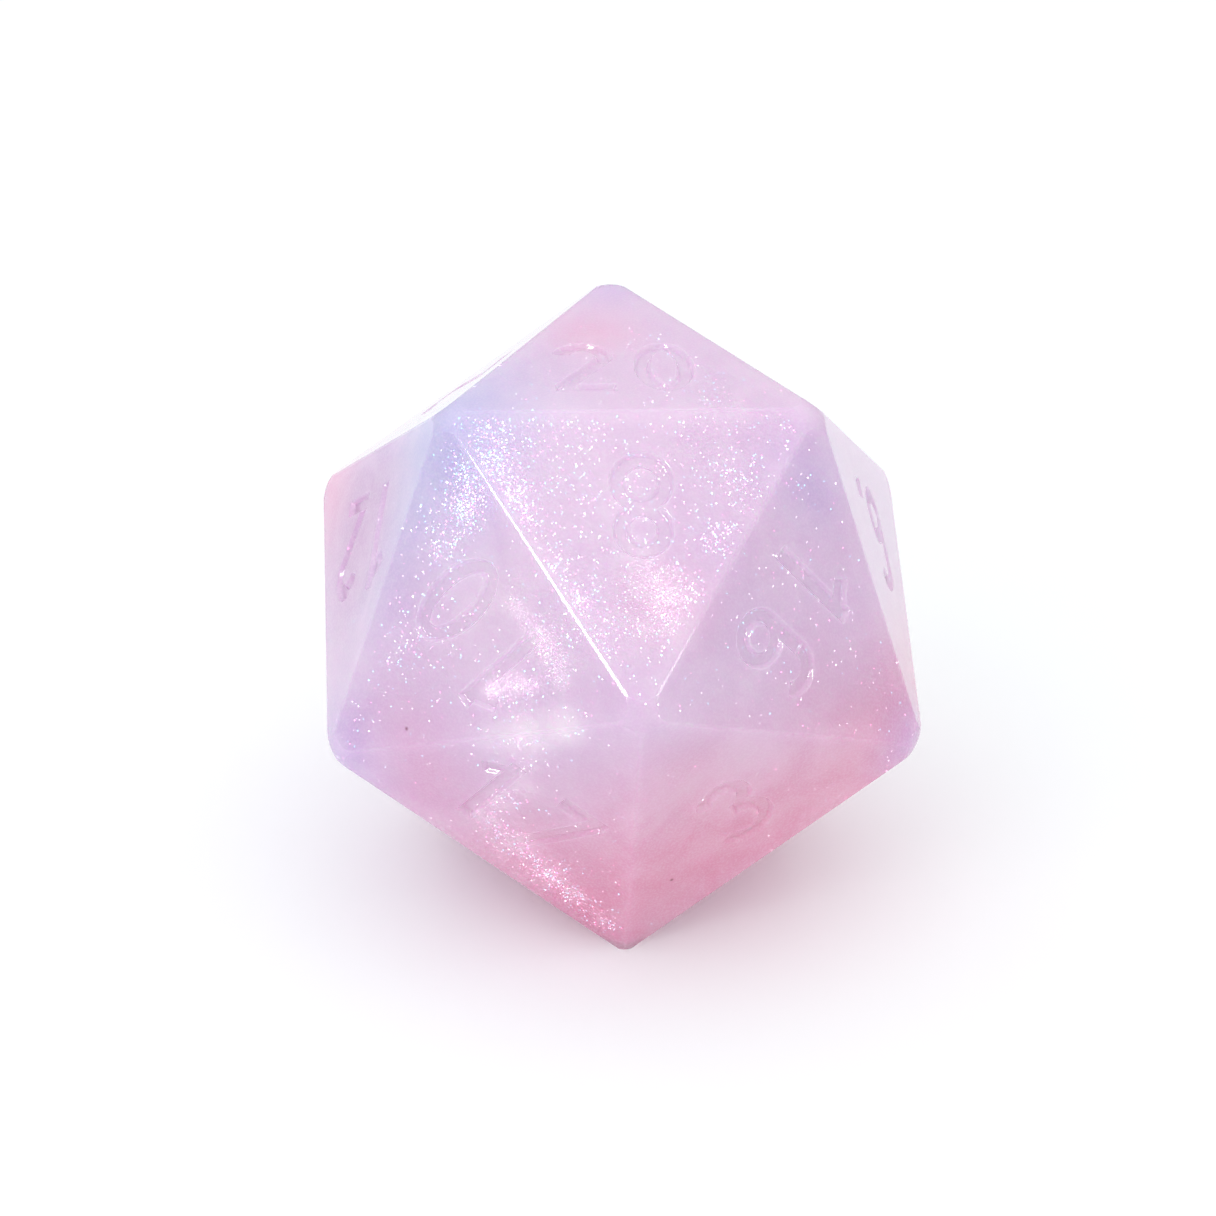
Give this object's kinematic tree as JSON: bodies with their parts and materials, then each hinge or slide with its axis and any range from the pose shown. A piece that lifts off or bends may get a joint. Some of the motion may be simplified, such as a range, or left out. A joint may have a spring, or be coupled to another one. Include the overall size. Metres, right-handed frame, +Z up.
{
  "type": "polyhedral die",
  "caption": "Icosahedral gaming die of translucent lilac and pink cast resin with recessed numerals, pearl wisps and glitter flakes inside.",
  "frame": {"origin": "centre of the face the die rests on, numbered 1", "axes": "+Z up through the face numbered 20; -Y towards the corner between the faces numbered 8, 10, 17, 3 and 16; +X to the right seen from there"},
  "size_m": [0.0236, 0.0266, 0.022],
  "materials": {
    "lilac_resin": "milky translucent cast resin, polished",
    "pink_resin": "milky translucent cast resin, polished",
    "blue_resin": "milky translucent cast resin, polished",
    "pearl": "pearl mica pigment",
    "silver_glitter": "metallised film glitter",
    "aqua_glitter": "iridescent film glitter",
    "pink_glitter": "iridescent film glitter"
  },
  "bodies": {
    "root": {"lilac_resin": "lilac_resin", "pink_resin": "pink_resin", "blue_resin": "blue_resin", "pearl_wisp_crown": "pearl", "pearl_wisp_shoulder": "pearl", "pearl_wisp_tail": "pearl", "pearl_wisp_foot": "pearl", "silver_flakes": "silver_glitter", "aqua_flakes": "aqua_glitter", "pink_flakes": "pink_glitter"}
  },
  "joints": []
}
—————
REQUIRED TASK. Extract the complete data, matching each line exactly.

WORKED ANSWER.
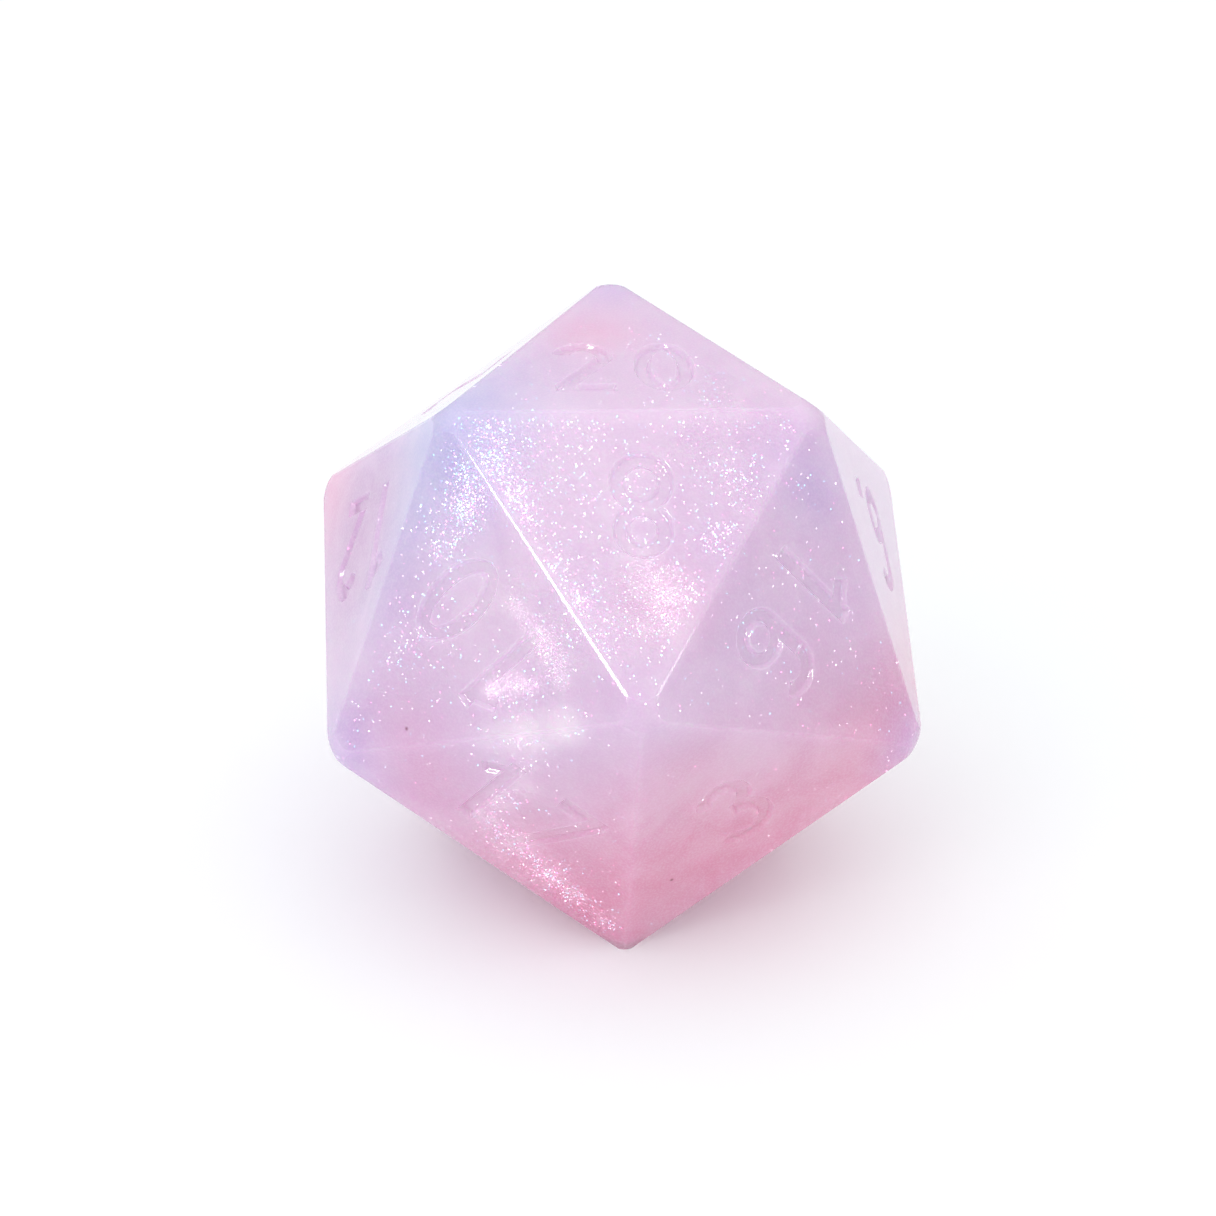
Give this object's kinematic tree as JSON: bodies with their parts and materials, then each hinge or slide with its axis and any range from the pose shown. A piece that lifts off or bends may get a joint. Some of the motion may be simplified, such as a range, or left out. A joint may have a spring, or be coupled to another one. Include the overall size. Metres, right-handed frame, +Z up.
{
  "type": "polyhedral die",
  "caption": "Icosahedral gaming die of translucent lilac and pink cast resin with recessed numerals, pearl wisps and glitter flakes inside.",
  "frame": {"origin": "centre of the face the die rests on, numbered 1", "axes": "+Z up through the face numbered 20; -Y towards the corner between the faces numbered 8, 10, 17, 3 and 16; +X to the right seen from there"},
  "size_m": [0.0236, 0.0266, 0.022],
  "materials": {
    "lilac_resin": "milky translucent cast resin, polished",
    "pink_resin": "milky translucent cast resin, polished",
    "blue_resin": "milky translucent cast resin, polished",
    "pearl": "pearl mica pigment",
    "silver_glitter": "metallised film glitter",
    "aqua_glitter": "iridescent film glitter",
    "pink_glitter": "iridescent film glitter"
  },
  "bodies": {
    "root": {"lilac_resin": "lilac_resin", "pink_resin": "pink_resin", "blue_resin": "blue_resin", "pearl_wisp_crown": "pearl", "pearl_wisp_shoulder": "pearl", "pearl_wisp_tail": "pearl", "pearl_wisp_foot": "pearl", "silver_flakes": "silver_glitter", "aqua_flakes": "aqua_glitter", "pink_flakes": "pink_glitter"}
  },
  "joints": []
}